Apollo & Pan is a trio which demonstrated how well renaissance violin (Tassilo Erhardt) and dulcian (Sally Holman, old bassoon) go together; Steven Devine accompanied on chamber organ in the Peacock Room, the College's attractive small auditorium with fine acoustics, one which many concert promoters might be jealous of and should consider hiring. Amnis, who featured music by residents of cosmopolitan London in the baroque period, Matteis, Purcell, Geminiani and Handel, is a name to memorise.

Most spectacular of all was I Fagiolini, who specialise in Italian renaissance music. The group had two Showcase 'spots' on the Saturday, a morning selection of The Music of Theatre, their staged productions with masks, aimed to make Venetian madrigal comedies by Bianchieri & Vecchi accessible to modern audiences. Even for Italians, the Venetian dialect of the time is unintelligible, so our pleasure was enhanced by witty, scurrilous introductions written by Timothy Knapman. Developed over four years, this is a brilliant, completely original show, which should be captured on DVD. In the evening, I Fagiolini gave a mixed programme, including a Tomkins item from their latest Chandos CD and ending with Woa Lashona, a song 'for the end of a long day', from Soweto!

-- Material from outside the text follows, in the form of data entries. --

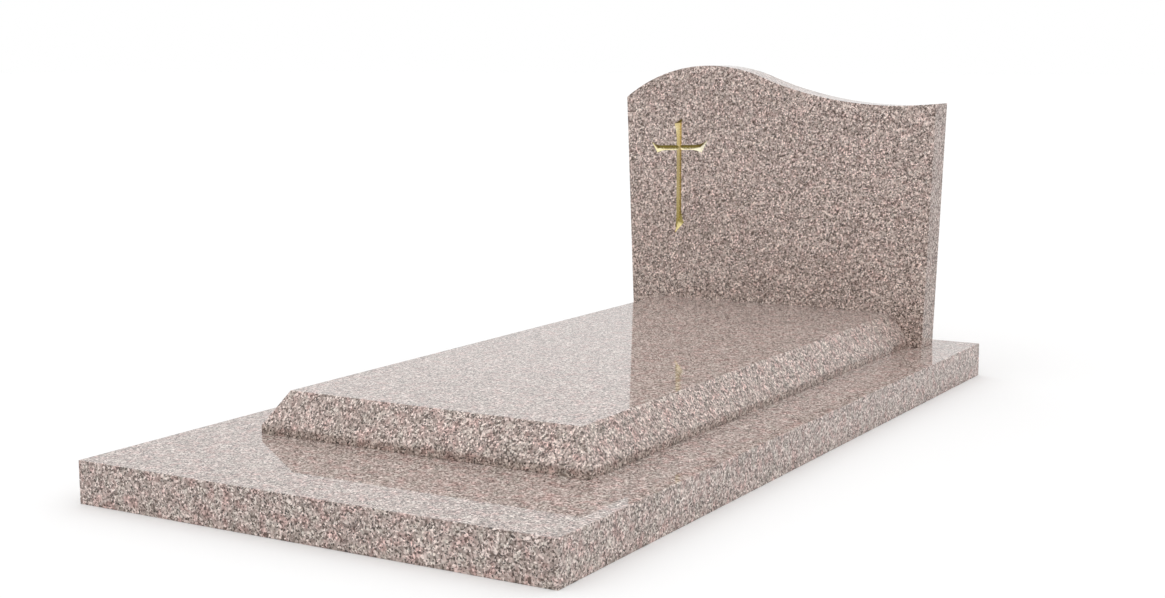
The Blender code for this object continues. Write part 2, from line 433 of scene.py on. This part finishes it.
def build_wave_slab_tree():
    """An upright slab whose top follows a crown arc and a trough arc that touch."""
    tree = bpy.data.node_groups.new("wave_slab", "GeometryNodeTree")
    for name in (
        "Foot Width", "Left Corner", "Right Corner", "Crown Height", "Crown Radius", "Crown Place",
        "Trough Radius", "Trough Place", "Trough Height", "Turn", "Thickness", "Face", "Foot",
    ):
        tree.interface.new_socket(name, in_out="INPUT", socket_type="NodeSocketFloat")
    for name in ("Wave Steps", "Face Rows"):
        tree.interface.new_socket(name, in_out="INPUT", socket_type="NodeSocketInt")
    tree.interface.new_socket("Finish", in_out="INPUT", socket_type="NodeSocketMaterial")
    tree.interface.new_socket("Slab", in_out="OUTPUT", socket_type="NodeSocketGeometry")
    given = add_node(tree, "NodeGroupInput").outputs

    grid = add_node(tree, "GeometryNodeMeshGrid")
    feed(tree, grid.inputs["Vertices X"], given["Wave Steps"])
    feed(tree, grid.inputs["Vertices Y"], given["Face Rows"])
    apart = add_node(tree, "ShaderNodeSeparateXYZ")
    feed(tree, apart.inputs[0], add_node(tree, "GeometryNodeInputPosition").outputs[0])
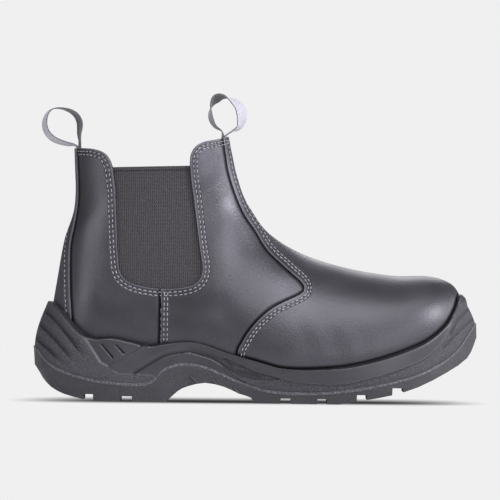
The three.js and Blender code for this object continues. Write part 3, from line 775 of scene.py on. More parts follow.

But the programming was so clever that they returned immediately to join the next group for Deus in Auditorium from the Vespers 1610, the first item in the English Cornett and Sackbut Ensemble's programme of Italian music from the time of Monteverdi. The cornetts and sackbuts went on to amaze with their smooth mastery of fickle instruments, Fiona Russell on a special ivory cornett unforgettable.

Joglaresa, led by Belinda Sykes, impressed with their dash and flair in Hebrew/Arabic/Spanish medieval repertoire, given in the Chapel. Not every group had such a well-developed manner of presentation to 'get across' to a large audience - some played viols more for themselves, and there were singers who maintained pure tone but with limited projection. Of the more senior and well established performers, Catherine Bott described the early music movement as combining scholarship with passion, and demonstrated this in spades in her magnificent recital with David Owen Norris.

So did bass-baritone Stephen Varcoe, who brought the main concerts to an end with later 'early music' (Pinto, Zelter & Schubert), Peter Seymour playing a superlative copy by Johannes-Secker of a Stein fortepiano, which is to stay at the College. Trinity's good fortune was demonstrated by Carole Cerasi with Pavlo Besnosiuk in violin sonata movements by Pinto and Beethoven (Op.30/3) which left you not wanting to hear a Steinway in such repertoire for a long time.

The Sunday morning ended with unintended drama - a storm which blew scaffold poles off the top of the Chapel, causing hasty evacuation of the building and cancellation of a lunchtime reception for the international delegates, who had to repair to the nearby hostelry for lunch instead, whilst relocations were organised for the afternoon!

Afterwards one was left to reflect on a rich experience, and admiration for all these dedicated creators, musicians and instrument makers, who have succeeded in bringing us ever closer to music of bygone ages. Performances on modern string and wind instruments, and on the ubiquitous Steinway grand, will soon come to seem anachronistic and belonging 'historically' to the twentieth century. Likewise the heavy vibrato - standard until recently for singers (my mother taught herself to 'wobble' in front of a mirror) - and refreshingly absent throughout this memorable weekend.

Concert clashes were inevitable this first time, because part of the weekend was on behalf of the Early Music Network Showcase, and the other part on behalf of the London International Exhibition of Early Music. Everyone was in a new venue (plus St Alfege Church), so cross-communication was not easy. It is intended that the annual Exhibition (the instrument-makers and their workshop recitals) happens in the same venue in the (same) Autumn half-term weekend. Make a note to check up with Trinity College of Music for details of the Early Music Weekend 2003.